I just read through a wiki article on the GalCivII combat to refresh my memory (and make sure I wasn’t spouting total nonsense), and I see that the underlying math is a bit more complex than I’d thought. However, the complexity seems to involve a series of weird abstractions layered on top of other weird abstractions. It makes some sense for a (hideously complex) board game, but I feel like there must be a more elegant solution to the way they’re simulating (auto resolving) the combat.

All I know is, after playing with the paper-doll ship builder in GalCivII where…
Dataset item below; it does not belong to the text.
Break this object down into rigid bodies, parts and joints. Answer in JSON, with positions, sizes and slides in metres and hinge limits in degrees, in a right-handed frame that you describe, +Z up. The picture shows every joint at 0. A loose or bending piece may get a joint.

…And then playing Sword of the Stars, where the weapons and hull sections determined not only HP and raw damage, but also optimal range, ship speed, turning rate, and weapon arcs (which determines whether a ship has distributed damage or damage focused on a single enemy, and whether it can successfully target small fast ships or even survive long enough to engage big deadly ships), I felt like the GalCivII combat (and thus also the research and the ship designing) were shallow and pointless.

I’m not saying that GalCivII needs real time tactical battles, but I’d like to, at least, see something as sophisticated as you get in Civilizations or Warlock:MotA (e.g., where ‘stacks’ or fleets can be tactically maneuvered on the strategic layer, and where you can choose between a brute force frontal attack or using stand-off weapons and area-of-effect weapons to soften up the enemy).

I also loved the ship design editor. I was able to create vast fleets of Star Trek Cruisers and Stardock was able to avoid a lawsuit with Paramount Studios, so it was a win, win.

I think that’s the flip side to have a good non-cheating AI. AFAICT Stardock tossed out everything that was likely to cause the AI to have problems, no Black Hole Generator, No Boarding Shuttles, none of the fun and exotic technologies found in MOO. Instead a very bland system that is easy for the AI to understand.

I’d prefer something more in the middle though, I agree the GalCiv2 combat system was pretty dull.

Stardock better pray that Rob Zacny doesn’t get assigned this game for review…

Yup. I’ll sacrifice tactical depth for creativity in the ship designer any day.